If the patentee had merely inserted a complete shield between the switch and resistance, it seems quite clear that no claim of invention could be predicated upon the insertion. His shield, however, contained an opening. Does that fact change the situation?

In our opinion it did not. The opening decreased the efficacy of the shield as such, and was made in order to allow the operation of the switch and rheostat together by the single control shaft — which operation is admittedly not the subject of the patent.

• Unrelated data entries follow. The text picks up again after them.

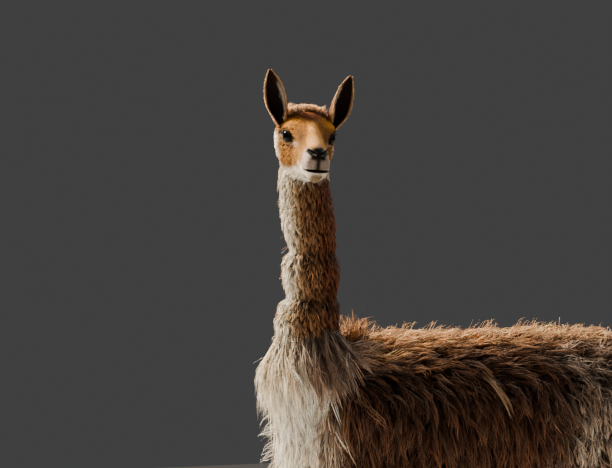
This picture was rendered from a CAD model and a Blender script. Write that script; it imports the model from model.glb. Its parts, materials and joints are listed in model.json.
"""The looks of a still, life-size vicuna in its long winter coat.

A skin is laid over the body, and the coat grows from it in tufts. Lengths are metres. The body
faces -X with its left side towards -Y. Shapes are worked out in the design's own place and
moved onto the frame at the end.
"""

import json
import logging
import math
from dataclasses import dataclass, field
from enum import Enum

import bmesh
import bpy
import numpy as np
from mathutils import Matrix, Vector
from mathutils.bvhtree import BVHTree
from mathutils.kdtree import KDTree

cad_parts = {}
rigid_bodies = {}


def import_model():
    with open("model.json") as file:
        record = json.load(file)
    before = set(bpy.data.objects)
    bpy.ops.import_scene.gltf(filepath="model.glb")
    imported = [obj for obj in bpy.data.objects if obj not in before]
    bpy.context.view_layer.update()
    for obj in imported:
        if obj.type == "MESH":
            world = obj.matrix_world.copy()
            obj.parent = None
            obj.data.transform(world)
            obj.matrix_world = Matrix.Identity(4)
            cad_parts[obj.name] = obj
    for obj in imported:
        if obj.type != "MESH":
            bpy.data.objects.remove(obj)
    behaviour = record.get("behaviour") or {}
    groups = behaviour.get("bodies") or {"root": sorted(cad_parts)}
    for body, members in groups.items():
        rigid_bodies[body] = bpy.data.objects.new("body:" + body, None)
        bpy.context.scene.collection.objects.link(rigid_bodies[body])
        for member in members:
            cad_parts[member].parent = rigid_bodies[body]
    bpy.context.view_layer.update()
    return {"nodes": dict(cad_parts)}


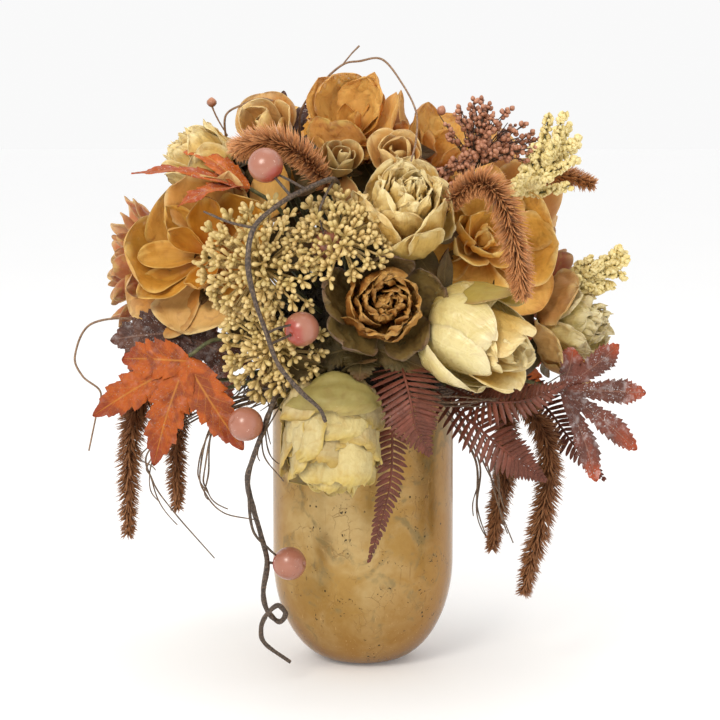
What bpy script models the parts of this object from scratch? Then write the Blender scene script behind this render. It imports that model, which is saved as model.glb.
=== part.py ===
"""Floral table centrepiece: a crackled gold glass vase holding an autumn arrangement.

Every length in this file is in millimetres until the last step, which writes metres.
The vase stands on Z = 0 around the Z axis, and the front of the arrangement faces -Y.
Each bloom, leafy stem, frond, seed head and vine is one closed solid with its own stem,
and every stem stands in its own hole in the foam that fills the vase.
"""

import math
import random
from collections import namedtuple

import bmesh
import bpy
from mathutils import Matrix, Vector
from mathutils.bvhtree import BVHTree

METRES = 0.001
UP = Vector((0.0, 0.0, 1.0))

VASE_RADIUS = 50.0
VASE_HEIGHT = 150.0
VASE_WALL = 2.6
VASE_BASE_RADIUS = 15.0
VASE_BASE_THICKNESS = 6.0
VASE_CORNER_WIDTH = 35.0
VASE_CORNER_HEIGHT = 57.0
VASE_SEGMENTS = 28

FOAM_GAP = 0.5
FOAM_TOP_CENTRE = 176.0
FOAM_LOWEST_STEM = 164.0
FOAM_SEGMENTS = 12

STEM_ROOT = 27.0
STEM_SPACING = 7.5
STEM_SIDES = 4
HOLE_GAP = 0.4

PIECE_GAP = 0.45
BLADE = 0.9
LEAF_BLADE = 1.1

Form = namedtuple("Form", "length width angles widths cup")
Ring = namedtuple("Ring", "rows radius height form")
Kind = namedtuple("Kind", "count depth rings")
Bloom = namedtuple("Bloom", "name kind centre size axis turn colour")
Leaf = namedtuple("Leaf", "name base tips width facing colour")
Fern = namedtuple("Fern", "name path length pairs facing")
Tail = namedtuple("Tail", "name path core spike pitch sides colour")
Umbel = namedtuple("Umbel", "name centre radius axis rays club colour")
Vine = namedtuple("Vine", "name path thickness twigs berries")

POINTED = (0.45, 0.9, 1.0, 0.8, 0.25)
ROUNDED = (0.4, 0.85, 1.0, 0.95, 0.5)
NARROW = (0.6, 1.0, 1.0, 0.7, 0.15)

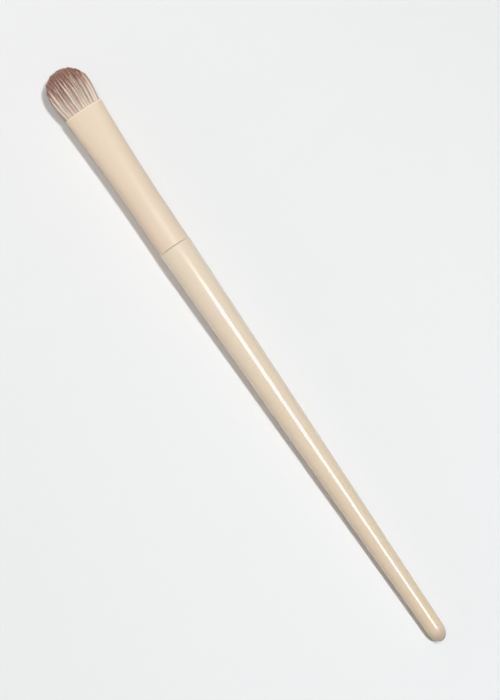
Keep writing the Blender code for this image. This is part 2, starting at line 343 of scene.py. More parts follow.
def twisted_thread():
    """Undyed cotton thread, twisted, with its plies showing as slanting ridges about 1 mm apart."""
    material, tree, shader = new_material("undyed_cotton_thread", {
        "Roughness": 0.9,
        "Specular IOR Level": 0.2,
    })
    place = add_node(tree, "ShaderNodeTexCoord").outputs["Object"]
    plies = add_node(tree, "ShaderNodeTexWave", {"bands_direction": "DIAGONAL"}, {
        "Vector": place,
        "Scale": 1 / (3 * MM),
        "Distortion": 1.0,
    }).outputs["Fac"]
    colour = add_node(tree, MIX, COLOURS, {"Factor": plies, "A": linear("C9BFA9"), "B": linear("E8E1D0")})
    relief = add_node(tree, "ShaderNodeBump", None, {"Distance": 0.05 * MM, "Height": plies})
    tree.links.new(colour.outputs[2], shader.inputs["Base Color"])
    tree.links.new(relief.outputs["Normal"], shader.inputs["Normal"])
    return material


def set_glue():
    """Wood glue, set hard in the tenon's grooves: yellowish, with small bubbles."""
    material, tree, shader = new_material("set_wood_glue", {"Roughness": 0.4, "IOR": 1.48})
    place = add_node(tree, "ShaderNodeTexCoord").outputs["Object"]
    bubbles = add_node(tree, "ShaderNodeTexVoronoi", None, {"Vector": place, "Scale": 1 / (0.7 * MM)})
    colour = add_node(tree, MIX, COLOURS, {
        "Factor": bubbles.outputs["Distance"],
        "A": linear("E2D3A2"),
        "B": linear("C9B67E"),
    })
    tree.links.new(colour.outputs[2], shader.inputs["Base Color"])
    return material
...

Finding that the patent discloses nothing more than mechanical skill, as has the court, it is unnecessary that the defendant’s claim of prior use and estoppel be considered at any length. The patentee, somewhat over three years before his application for the patent, placed a rheostat embodying the patented features in a radio cabinet in his own home, and used the same for several months. During its use he exhibited it to several fellow employes, and perhaps to one other person under circumstances which indicated that the disclosure was in confidence. Later the rheostat was taken to the factory of plaintiff for further experiment, which established its efficacy. It was not manufactured for sale until some months before application for the patent largely because putting it upon the market would interfere with the sale of another form of rheostat being put out by his company. Abandonment is not to be found from the testimony.

Let a decree be presented in accordance with the facts found and the conclusions of law.